The finding throws at least a little water on the currently favored hypothesis concerning the moon’s origin. Many scientists think the moon was formed when a large proto-planet slammed into Earth, sending into space molten debris that eventually became the moon. Scientists have long assumed that the heat created by the collision would have vaporized any water present and that the small gravitational field of the primeval moon would not have been strong enough to recapture the vapor.

Researchers said they eliminated solar wind as a possible source of the hydrogen found in the tiny rocks. Solar wind is a stream of charged particles, including hydrogen ions, that continually bombard the surface of the moon. If hydrogen from the solar wind seeped into the pebbles, it could give a false reading of water.

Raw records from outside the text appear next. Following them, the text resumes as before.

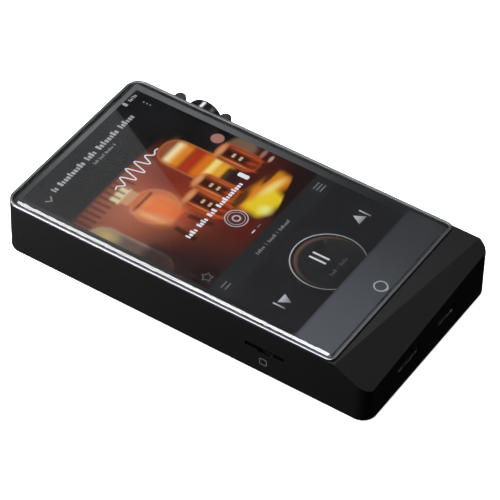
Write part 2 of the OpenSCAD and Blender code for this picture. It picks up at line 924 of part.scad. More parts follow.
// square collar that the shaft pushes in but does not turn
module encoder_plunger() {
    color("#d8d8d4")
        difference() {
            block(plunger_x, plunger_x + plunger_t, knob_y - plunger_half, knob_y + plunger_half,
                side_z - plunger_half, side_z + plunger_half);
            rod_x(0, past, knob_y, side_z, tail_r + shaft_gap);
        }
}

module knob_shaft() {
    color("#c9ccce") {
        rod_x(plunger_x + plunger_t + shaft_gap, knob_end_x - knob_web_t, knob_y, side_z, shaft_r);
        rod_x(plunger_x + 0.1, plunger_x + plunger_t + shaft_gap, knob_y, side_z, tail_r);
    }
}

module volume_knob() {
    color("#2c2d30")
        difference() {
            translate([knob_base_x, knob_y, side_z])
                rotate([0, 90, 0])
                    union() {
                        length = knob_end_x - knob_base_x;
                        cylinder(h = length - knob_round, r = knob_r);
                        cylinder(h = length, r = knob_r - knob_round);
                        translate([0, 0, length - knob_round])
                            rotate_extrude()
                                translate([knob_r - knob_round, 0])
                                    intersection() {
                                        circle(r = knob_round);
                                        square(knob_round);
                                    }
                    }
            rod_x(0, knob_base_x + knob_recess, knob_y, side_z, nut_r + 0.6);
            rod_x(0, knob_end_x - knob_web_t, knob_y, side_z, shaft_r);
            rod_x(knob_end_x - knob_cap_t, past, knob_y, side_z, knob_cap_r);
        }
}

module knob_cap() {
    color("#46484c")
        rod_x(knob_end_x - knob_cap_t, knob_end_x, knob_y, side_z, knob_cap_r);
}

module knob_guards() {
    color("#2a2b2d")
        for (side = [-1, 1]) {
            y = knob_y + side * guard_offset;
            nose_r = guard_w / 2;
            block(half_w, guard_end_x - nose_r, y - nose_r, y + nose_r, guard_z, guard_top_z);
            rod_z(guard_z, guard_top_z, guard_end_x - nose_r, y, nose_r);
            rod_x(half_w - guard_pin_l, half_w, y, side_z, guard_pin_r);
        }
}

module side_board() {
    color("#14532d")
        block(tact_x - 0.6, tact_x, back_y - 4, forward_y + 3.4, side_z - 3, side_z + 2.8);
    color("#a8692a")
        block(tact_x - 0.6, tact_x - 0.4, mainboard_top_y - 2, back_y - 4, mainboard_top,
            side_z + 1.8);
}

module tact_switches() {
    color("#d0d2d4")
        for (y = button_ys) {
            block(tact_x, tact_x + tact_body_t, y - 2.1, y + 2.1, side_z - 1.6, side_z + 1.6);
            rod_x(tact_x + tact_body_t, tact_x + tact_body_t + tact_dome_t, y, side_z, 1);
        }
}

module side_button(y) {
    flange_x = cavity_half_w - 0.05 - flange_t;
    rod_x(flange_x, button_face_x, y, side_z, button_r);
    rod_x(flange_x, flange_x + flange_t, y, side_z, flange_r);
}

module forward_button() {
    color("#2a2b2d")
        side_button(forward_y);
}

module play_button() {
    color("#2a2b2d")
        side_button(play_y);
}

module back_button() {
    color("#2a2b2d")
        side_button(back_y);
}

module rear_cover() {
    color("#18181a")
        difference() {
            round_block(-cover_half_w, cover_half_w, cover_end_y, cover_top_y, 0, cover_t, 2);
            for (spot = cover_screw_spots) {
                rod_z(-1, past, spot[0], spot[1], cover_screw_r);
                rod_z(-1, cover_head_z + cover_head_h, spot[0], spot[1], cover_head_r);
            }
        }
}

module cover_screws() {
    color("#3a3b3e")
        for (spot = cover_screw_spots)
            difference() {
                union() {
                    rod_z(cover_head_z, cover_head_z + cover_head_h, spot[0], spot[1],
                        cover_head_r);
                    rod_z(cover_head_z, boss_top - 0.8, spot[0], spot[1], cover_screw_r);
                }
                translate([spot[0], spot[1], cover_head_z - 0.1])
                    cylinder(h = 0.55, r = 0.8, $fn = 6);
            }
}

// tubes that hold each board the right distance from the inner frame
module pillars() {
    color("#c2a34f") {
        for (spot = mainboard_screw_spots)
            difference() {
                rod_z(mainboard_top, midframe_z, spot[0], spot[1], pillar_r);
                rod_z(0, past, spot[0], spot[1], board_screw_r);
            }
        for (spot = audio_screw_spots)
            difference() {
                rod_z(audio_board_top, midframe_z, spot[0], spot[1], pillar_r);
                rod_z(0, past, spot[0], spot[1], board_screw_r);
            }
    }
}

module board_screw(spot, board_z) {
    rod_z(board_z - board_head_h, board_z, spot[0], spot[1], board_head_r);
    rod_z(board_z, midframe_top, spot[0], spot[1], board_screw_r);
}

module board_screws() {
    color("#8d9094") {
        for (spot = mainboard_screw_spots)
            board_screw(spot, mainboard_z);
        for (spot = audio_screw_spots)
            board_screw(spot, audio_board_z);
    }
}

housing();
rim();
cover_glass();
glass_glue();
ink_border();
home_ring();
touch_layer();
display_panel();
backlight();
display_flex();
midframe();
antenna();
mainboard();
processor();
memory_chip();
flash_chip();
power_chip();
processor_shield();
thermal_pad();
radio_shield();
usb_socket();
link_socket();
card_base();
card_cage();
battery();
battery_leads();
battery_plug();
battery_pad();
ribbon();
audio_board();
converter_chips();
clock_cans();
audio_shield();
amplifier_chips();
audio_capacitors();
phones_jack();
line_jack();
balanced_jack();
socket_rings();
end_plate();
plate_screws();
encoder_case();
encoder_neck();
encoder_nut();
knob_guards();
side_board();
tact_switches();
rear_cover();
cover_screws();
pillars();
board_screws();
encoder_plunger();
knob_shaft();
volume_knob();
knob_cap();
forward_button();
play_button();
back_button();
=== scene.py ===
import json
import math
import bmesh
import bpy
from mathutils import Matrix, Vector


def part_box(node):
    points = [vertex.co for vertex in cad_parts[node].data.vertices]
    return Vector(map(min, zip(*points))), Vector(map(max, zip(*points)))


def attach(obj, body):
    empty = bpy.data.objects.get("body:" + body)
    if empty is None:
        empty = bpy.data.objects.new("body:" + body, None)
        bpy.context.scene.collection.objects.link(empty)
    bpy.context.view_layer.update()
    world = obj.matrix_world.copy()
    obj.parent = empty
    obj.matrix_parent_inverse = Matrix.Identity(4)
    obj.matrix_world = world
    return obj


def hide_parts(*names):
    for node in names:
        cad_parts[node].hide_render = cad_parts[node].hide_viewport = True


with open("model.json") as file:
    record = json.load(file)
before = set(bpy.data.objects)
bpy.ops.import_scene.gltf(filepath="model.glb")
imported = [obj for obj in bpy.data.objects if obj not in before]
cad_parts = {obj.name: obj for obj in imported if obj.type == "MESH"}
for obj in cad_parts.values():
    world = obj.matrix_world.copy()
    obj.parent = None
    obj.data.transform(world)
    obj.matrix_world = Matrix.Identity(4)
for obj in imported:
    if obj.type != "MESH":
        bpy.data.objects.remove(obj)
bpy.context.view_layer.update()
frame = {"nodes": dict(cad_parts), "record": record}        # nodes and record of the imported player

mm = 0.001
flatAreaMm2 = 200    # wider faces than this are shaded flat
rgba = {"data_type": "RGBA"}
print("frame loaded:", len(frame["nodes"]), "nodes")


def linear(hexColour, alpha=1.0):
    # sRGB hex to the linear values that a shader wants
    channels = [int(hexColour[i:i + 2], 16) / 255 for i in (1, 3, 5)]
    return [c / 12.92 if c <= 0.04045 else ((c + 0.055) / 1.055) ** 2.4 for c in channels] + [alpha]


def setInputs(tree, node, values):
    # values may be numbers, colours, sockets, or nodes, whose own output is then used
    for name, value in values.items():
        socket = (node.inputs[name] if isinstance(name, int)
                  else next(s for s in node.inputs if s.name == name and s.enabled))
        if isinstance(value, bpy.types.Node):
            value = next(s for s in value.outputs if s.enabled)
        if isinstance(value, bpy.types.NodeSocket):
            tree.links.new(value, socket)
        else:
            socket.default_value = value


def addNode(tree, kind, settings=None, inputs=None):
    node = tree.nodes.new("ShaderNode" + kind)
    for name, value in (settings or {}).items():
        setattr(node, name, value)
    setInputs(tree, node, inputs or {})
    return node


def startMaterial(name):
    material = bpy.data.materials.new(name)
    material.use_nodes = True
    tree = material.node_tree
    tree.nodes.clear()
    shader = addNode(tree, "BsdfPrincipled")
    addNode(tree, "OutputMaterial", None, {"Surface": shader})
    place = addNode(tree, "TexCoord")
    return material, tree, shader, place.outputs["Object"]


# turns a shape drawn flat: alongX is drawn in y and z and runs deep in x, alongY in x and z, -y
alongX = Matrix(((0, 0, 1, 0), (1, 0, 0, 0), (0, 1, 0, 0), (0, 0, 0, 1)))
alongY = Matrix(((1, 0, 0, 0), (0, 0, -1, 0), (0, 1, 0, 0), (0, 0, 0, 1)))
upright = Matrix.Identity(4)


def bevelEdges(bm, edges, offset, segments):
    return bmesh.ops.bevel(bm, geom=edges, offset=offset, offset_type="OFFSET", segments=segments,
                           profile=0.5, affect="EDGES", material=-1, clamp_overlap=True)


def addSlab(bm, low, high, radii=(0, 0), segments=8):
    # a box in mm, its plan corners rounded: one radius at the low y end, one at the high y end
    low, high = Vector(low) * mm, Vector(high) * mm
    verts = bmesh.ops.create_cube(bm, size=1)["verts"]
    bmesh.ops.scale(bm, vec=high - low, verts=verts)
    bmesh.ops.translate(bm, vec=(low + high) / 2, verts=verts)
    middle, tall = (low.y + high.y) / 2, 0.9 * (high.z - low.z)
    for radius, side in ((radii[0], -1), (radii[1], 1)):
        edges = [e for e in bm.edges if abs(e.verts[0].co.z - e.verts[1].co.z) > tall
                 and (e.verts[0].co.y - middle) * side > 0 and e.calc_face_angle(0) > 1]
        if radius:
            bevelEdges(bm, edges, radius * mm, segments)


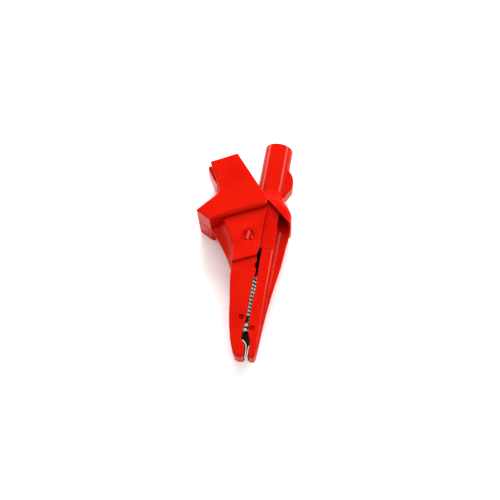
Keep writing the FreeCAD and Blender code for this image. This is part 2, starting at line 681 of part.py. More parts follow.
def finish():
    doc.recompute()
    for item in doc.Objects:
        if "Invalid" in item.State or "Error" in item.State:
            raise SystemExit(f"{item.Name} failed: {item.State}")
    os.makedirs("parts", exist_ok=True)
    for name, item in NODES.items():
        if item.Shape.isNull() or not item.Shape.isValid():
            raise SystemExit(f"{name} has no valid shape")
        item.Shape.exportStep(f"parts/{name}.step")
        print(name, len(item.Shape.Solids), round(item.Shape.Volume, 1))


socket_housing()
lever_shells()
fixed_contact_jaw()
moving_contact_jaw()
socket_sleeve()
contact_rivet()
pivot_parts()
jaw_pins()
torsion_spring()
finish()
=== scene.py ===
"""Looks of a fully insulated alligator clip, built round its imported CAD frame."""

import json
import math

import bmesh
import bpy
from mathutils import Matrix, Vector


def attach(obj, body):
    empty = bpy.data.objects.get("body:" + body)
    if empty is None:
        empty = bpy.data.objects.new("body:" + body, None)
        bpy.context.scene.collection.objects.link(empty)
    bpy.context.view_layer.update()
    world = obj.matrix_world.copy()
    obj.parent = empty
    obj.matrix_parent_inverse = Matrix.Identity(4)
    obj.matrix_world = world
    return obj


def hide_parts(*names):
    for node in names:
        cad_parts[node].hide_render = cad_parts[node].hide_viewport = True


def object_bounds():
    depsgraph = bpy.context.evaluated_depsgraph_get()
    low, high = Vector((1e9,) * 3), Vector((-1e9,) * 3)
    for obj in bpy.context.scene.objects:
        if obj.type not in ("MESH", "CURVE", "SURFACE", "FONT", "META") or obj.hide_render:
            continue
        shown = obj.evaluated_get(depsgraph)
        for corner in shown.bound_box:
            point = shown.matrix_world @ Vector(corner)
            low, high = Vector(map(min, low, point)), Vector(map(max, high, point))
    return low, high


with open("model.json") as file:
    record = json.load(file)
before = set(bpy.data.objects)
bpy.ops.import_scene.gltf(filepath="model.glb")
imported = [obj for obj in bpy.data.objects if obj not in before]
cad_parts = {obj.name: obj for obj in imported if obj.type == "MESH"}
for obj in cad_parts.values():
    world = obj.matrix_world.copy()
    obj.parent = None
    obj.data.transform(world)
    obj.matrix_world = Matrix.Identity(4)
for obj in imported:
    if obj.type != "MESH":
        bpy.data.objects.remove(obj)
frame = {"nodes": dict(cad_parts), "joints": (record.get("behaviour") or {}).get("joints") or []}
cad_low, cad_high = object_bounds()
scene = bpy.context.scene

# ---- camera -------------------------------------------------------------------------------
# The clip lies on its side with its jaws towards the viewer. The camera looks down at it,
# a little from the right, and is rolled slightly.
MM = 0.001
LOOK_AT = Vector((-4.35, -45.9, 0.0)) * MM
CAMERA_DISTANCE = 0.3683
CAMERA_ELEVATION, CAMERA_AZIMUTH, CAMERA_ROLL = (math.radians(a) for a in (65.5, 14.8, -5.4))
back = Vector((
    math.sin(CAMERA_AZIMUTH) * math.cos(CAMERA_ELEVATION),
    -math.cos(CAMERA_AZIMUTH) * math.cos(CAMERA_ELEVATION),
    math.sin(CAMERA_ELEVATION),
))
level = Vector((math.cos(CAMERA_AZIMUTH), math.sin(CAMERA_AZIMUTH), 0.0))
upright = back.cross(level)
right = level * math.cos(CAMERA_ROLL) + upright * math.sin(CAMERA_ROLL)
up = upright * math.cos(CAMERA_ROLL) - level * math.sin(CAMERA_ROLL)
camera = bpy.data.objects.new("camera", bpy.data.cameras.new("camera"))
scene.collection.objects.link(camera)
camera.data.sensor_width = 36.0
camera.data.lens = 66.0
camera.rotation_mode = "QUATERNION"
camera.location = LOOK_AT + back * CAMERA_DISTANCE
camera.rotation_quaternion = Matrix((right, up, back)).transposed().to_quaternion()
camera.data.clip_start = 0.01
scene.camera = camera

# ---- floor and studio light ---------------------------------------------------------------
# A white sheet on a bench, one broad soft light high behind the clip, and two strip lights
# low at the left and right, which only draw the pale lines along the round tube.
FLOOR_GAP = 0.00005
FLOOR_REACH = 3.0


class Socket:
    """A shader socket or number that takes part in plain arithmetic."""

    def __init__(self, tree, value):
        self.tree = tree
        self.value = value

    def node(self, kind, settings=(), **sockets):
        """Adds a node; a socket is named, or given by its number as _2."""
        made = self.tree.nodes.new(kind)
        for name, value in dict(settings).items():
            setattr(made, name, value)
        for name, value in sockets.items():
            key = int(name[1:]) if name[0] == "_" else name.replace("_", " ")
            plug = made.inputs[key]
            if isinstance(value, Socket):
                value = value.value
            if isinstance(value, bpy.types.NodeSocket):
                self.tree.links.new(value, plug)
            else:
                plug.default_value = value
        return made

    def out(self, kind, settings=(), output=0, **sockets):
        return Socket(self.tree, self.node(kind, settings, **sockets).outputs[output])

    def calculate(self, operation, first, second):
        return self.out("ShaderNodeMath", {"operation": operation}, _0=first, _1=second)

    def __add__(self, other):
        return self.calculate("ADD", self, other)

    def __sub__(self, other):
        return self.calculate("SUBTRACT", self, other)

    def __rsub__(self, other):
        return self.calculate("SUBTRACT", other, self)

    def __mul__(self, other):
        return self.calculate("MULTIPLY", self, other)

    __radd__ = __add__
    __rmul__ = __mul__

    def between(self, low, high):
        """0 below low, 1 above high, smooth between."""
        return self.out("ShaderNodeMapRange", {"interpolation_type": "SMOOTHSTEP"},
                        Value=self, From_Min=low, From_Max=high)

    def mix(self, first, second):
        """The first colour where this is 0, the second where it is 1."""
        return self.out("ShaderNodeMix", {"data_type": "RGBA"}, 2, _0=self, _6=first, _7=second)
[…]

But in such a case, “you would expect high concentration on the surface which decreased toward the core,” said Alberto Saal, assistant professor of geological sciences at Brown University and lead author of the report. When Saal and colleagues analyzed a glass bead from its edge to its core, “what we found was exactly the opposite,” he said.

Some scientists think water may exist elsewhere on the moon. Ice may have been deposited by external sources such as comets, Hauri said. NASA plans to launch the Lunar Reconnaissance Orbiter this year to map the moon and look for surface water that could be hidden in permanently shadowed areas near the poles.